Fen Lisesi ikinci sınıfın ilk edebiyat dersinde Yasemin hoca bu yıl kendimizi nasıl hissettiğimizi sormuştu. Ben de ayağa kalkıp, sıranın arkasına yaslanarak “İlk seneyi atlattım, artık bana bir şey olmaz heralde” gibi bir cevap vermiştim. Yatılı okula uyum sağlamıştım, dersleri sorunsuz geçmiştim. Bütün beklentileri karşılamıştım. Kendi beklentilerimi.
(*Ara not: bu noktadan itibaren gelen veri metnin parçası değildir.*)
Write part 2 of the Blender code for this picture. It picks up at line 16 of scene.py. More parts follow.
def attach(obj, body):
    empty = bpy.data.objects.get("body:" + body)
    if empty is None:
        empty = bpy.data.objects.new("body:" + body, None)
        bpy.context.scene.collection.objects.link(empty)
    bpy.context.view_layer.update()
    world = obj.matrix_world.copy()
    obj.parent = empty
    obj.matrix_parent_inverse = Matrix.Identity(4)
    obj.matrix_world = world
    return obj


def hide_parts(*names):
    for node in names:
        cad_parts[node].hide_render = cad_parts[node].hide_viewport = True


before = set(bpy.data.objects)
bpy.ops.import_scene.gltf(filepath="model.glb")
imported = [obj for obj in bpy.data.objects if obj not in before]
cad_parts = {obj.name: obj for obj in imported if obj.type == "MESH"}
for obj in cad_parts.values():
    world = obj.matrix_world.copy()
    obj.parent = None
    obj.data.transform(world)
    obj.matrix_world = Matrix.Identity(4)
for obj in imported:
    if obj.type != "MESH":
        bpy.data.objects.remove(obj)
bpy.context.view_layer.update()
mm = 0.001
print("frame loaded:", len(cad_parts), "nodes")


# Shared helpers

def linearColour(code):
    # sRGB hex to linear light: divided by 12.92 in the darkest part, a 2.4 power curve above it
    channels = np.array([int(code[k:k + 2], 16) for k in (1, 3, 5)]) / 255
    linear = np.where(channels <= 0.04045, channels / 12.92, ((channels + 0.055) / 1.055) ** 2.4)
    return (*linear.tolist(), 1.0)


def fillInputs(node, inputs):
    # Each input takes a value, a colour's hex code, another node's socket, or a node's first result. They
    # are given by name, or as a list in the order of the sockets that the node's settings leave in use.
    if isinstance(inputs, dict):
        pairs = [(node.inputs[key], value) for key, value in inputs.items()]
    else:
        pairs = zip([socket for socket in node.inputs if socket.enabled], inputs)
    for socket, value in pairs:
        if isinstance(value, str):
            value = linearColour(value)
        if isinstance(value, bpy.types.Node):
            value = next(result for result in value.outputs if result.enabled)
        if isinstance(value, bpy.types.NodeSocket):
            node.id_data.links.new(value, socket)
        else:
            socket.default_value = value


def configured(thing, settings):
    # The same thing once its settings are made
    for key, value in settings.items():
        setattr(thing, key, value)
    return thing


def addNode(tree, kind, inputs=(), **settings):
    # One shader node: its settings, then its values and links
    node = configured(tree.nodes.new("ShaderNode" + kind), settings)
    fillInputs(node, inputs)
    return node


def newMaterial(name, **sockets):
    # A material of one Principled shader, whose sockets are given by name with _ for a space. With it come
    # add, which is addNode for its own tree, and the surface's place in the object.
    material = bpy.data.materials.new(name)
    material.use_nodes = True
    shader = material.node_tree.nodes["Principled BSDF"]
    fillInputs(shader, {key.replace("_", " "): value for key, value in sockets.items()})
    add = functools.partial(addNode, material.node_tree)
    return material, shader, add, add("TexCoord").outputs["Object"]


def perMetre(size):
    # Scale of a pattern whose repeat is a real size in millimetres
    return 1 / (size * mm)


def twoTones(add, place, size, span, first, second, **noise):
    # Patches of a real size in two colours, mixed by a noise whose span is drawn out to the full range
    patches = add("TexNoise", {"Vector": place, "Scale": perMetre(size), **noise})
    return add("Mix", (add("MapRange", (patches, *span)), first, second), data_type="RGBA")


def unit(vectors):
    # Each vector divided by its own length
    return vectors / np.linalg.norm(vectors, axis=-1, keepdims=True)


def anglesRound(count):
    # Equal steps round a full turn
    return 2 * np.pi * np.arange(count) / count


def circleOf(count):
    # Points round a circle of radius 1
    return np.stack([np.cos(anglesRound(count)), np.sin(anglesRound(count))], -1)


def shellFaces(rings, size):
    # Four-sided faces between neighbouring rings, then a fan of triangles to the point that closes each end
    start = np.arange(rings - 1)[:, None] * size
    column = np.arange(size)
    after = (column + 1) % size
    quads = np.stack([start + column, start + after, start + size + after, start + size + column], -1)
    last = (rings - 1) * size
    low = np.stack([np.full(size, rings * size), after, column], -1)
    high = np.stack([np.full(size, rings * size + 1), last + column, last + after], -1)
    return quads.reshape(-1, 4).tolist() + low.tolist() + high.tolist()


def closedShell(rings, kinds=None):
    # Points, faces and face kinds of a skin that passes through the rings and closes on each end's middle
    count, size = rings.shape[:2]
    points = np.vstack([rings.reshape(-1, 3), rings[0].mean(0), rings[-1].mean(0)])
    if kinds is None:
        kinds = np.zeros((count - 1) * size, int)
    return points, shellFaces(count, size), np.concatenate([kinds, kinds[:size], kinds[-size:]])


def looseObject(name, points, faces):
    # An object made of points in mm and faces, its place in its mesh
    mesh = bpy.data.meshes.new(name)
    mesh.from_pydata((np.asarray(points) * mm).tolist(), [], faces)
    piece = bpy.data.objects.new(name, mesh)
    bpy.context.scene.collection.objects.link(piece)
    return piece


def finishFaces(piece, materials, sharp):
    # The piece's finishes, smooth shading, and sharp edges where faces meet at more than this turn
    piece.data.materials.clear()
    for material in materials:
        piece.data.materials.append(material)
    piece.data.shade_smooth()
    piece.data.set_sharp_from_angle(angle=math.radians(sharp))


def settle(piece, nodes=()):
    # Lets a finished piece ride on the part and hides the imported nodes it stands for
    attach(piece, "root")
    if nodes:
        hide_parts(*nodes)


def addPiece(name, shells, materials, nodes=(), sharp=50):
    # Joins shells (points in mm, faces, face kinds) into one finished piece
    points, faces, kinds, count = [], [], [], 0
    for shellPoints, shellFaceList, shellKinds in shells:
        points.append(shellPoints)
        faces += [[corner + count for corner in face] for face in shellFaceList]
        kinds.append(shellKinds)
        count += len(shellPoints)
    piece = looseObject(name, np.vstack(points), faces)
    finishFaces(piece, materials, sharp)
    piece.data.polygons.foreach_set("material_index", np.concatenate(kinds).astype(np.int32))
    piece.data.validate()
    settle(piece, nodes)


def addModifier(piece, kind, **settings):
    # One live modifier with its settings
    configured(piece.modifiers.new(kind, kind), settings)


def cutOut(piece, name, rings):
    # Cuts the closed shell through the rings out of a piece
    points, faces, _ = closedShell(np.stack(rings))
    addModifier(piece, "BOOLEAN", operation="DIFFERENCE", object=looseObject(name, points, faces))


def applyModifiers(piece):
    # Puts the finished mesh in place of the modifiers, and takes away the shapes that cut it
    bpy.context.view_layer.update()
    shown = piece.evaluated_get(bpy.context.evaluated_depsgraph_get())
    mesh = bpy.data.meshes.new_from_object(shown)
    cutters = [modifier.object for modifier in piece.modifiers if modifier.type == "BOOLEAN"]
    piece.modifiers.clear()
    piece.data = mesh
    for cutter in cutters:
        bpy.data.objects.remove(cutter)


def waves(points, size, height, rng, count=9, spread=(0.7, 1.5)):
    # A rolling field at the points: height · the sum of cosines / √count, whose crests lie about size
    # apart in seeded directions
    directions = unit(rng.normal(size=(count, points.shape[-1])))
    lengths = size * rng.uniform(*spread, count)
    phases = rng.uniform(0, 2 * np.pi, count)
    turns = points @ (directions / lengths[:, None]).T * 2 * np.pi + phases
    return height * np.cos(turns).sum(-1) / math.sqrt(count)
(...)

Merak ettiğim bir şey vardı ama, acaba burada aldığım öğretim diğer okullardan gerçekten farklı mıydı? Matematik ya da Fen olimpiyatlarına gidebilen arkadaşlar kadar yetenekli değildim. Bilimsel projeler yapabileceğimi de sanmıyordum. Öyle ortalama bir öğrenciydim. Ayrıca bu sorunun cevabını da kolay yoldan, kısa sürede öğrenmek istiyordum.
Bir akşam etüdünde herkes ertesi günkü derslere hazırlık yaparken, Kürşat, Özgür ve ben artık nasıl sıkıldıysak bir ispat yapalım dedik. Derslerde sürekli ispatlar öğreniyorduk ama kendi başımıza bir şey ispatlamayı hiç denememiştik ve bunu yapabilip yapamayacağımızı da bilmiyorduk. Seçeceğimiz problem daha önce görmediğimiz bir şey olmalıydı. Yanlış hatırlamıyorsam aynı düzlemde N adet doğrunun o düzlemi en fazla kaç parçaya ayırabileceğinin formülünü bulmaya karar verdik.
Hep beraber çözüm yolları arıyorduk. Biri bir yol önerince diğerleri eksik kaldığını düşündükleri yerleri sorguluyordu. Ancak herkes ikna olduktan sonra bir sonraki adıma geçiyorduk. İlk etüt bittiğinde henüz cevabı bulamamıştık ama heyecandan ertesi günkü dersleri, ödevleri unutmuştuk bile. İkinci etütte ispatımıza aynı yöntemle devam ettik. Hiçbir şeyi atlamadığımıza inanıyorduk. Sonunda aradığımız formülü bulduk. İspatı doğru mu yaptık bilmiyorduk ama bizi kendi kurallarımıza göre ikna eden bir eser yaratmıştık.
O gün anladım ki o derslerde düşündüğümden daha fazla şey öğrenmiştim ve artık bana gerçekten bir şey olamazdı.
Bu üçlü, okul boyunca bir daha ispat yapmadı, gerek de kalmamıştı zaten.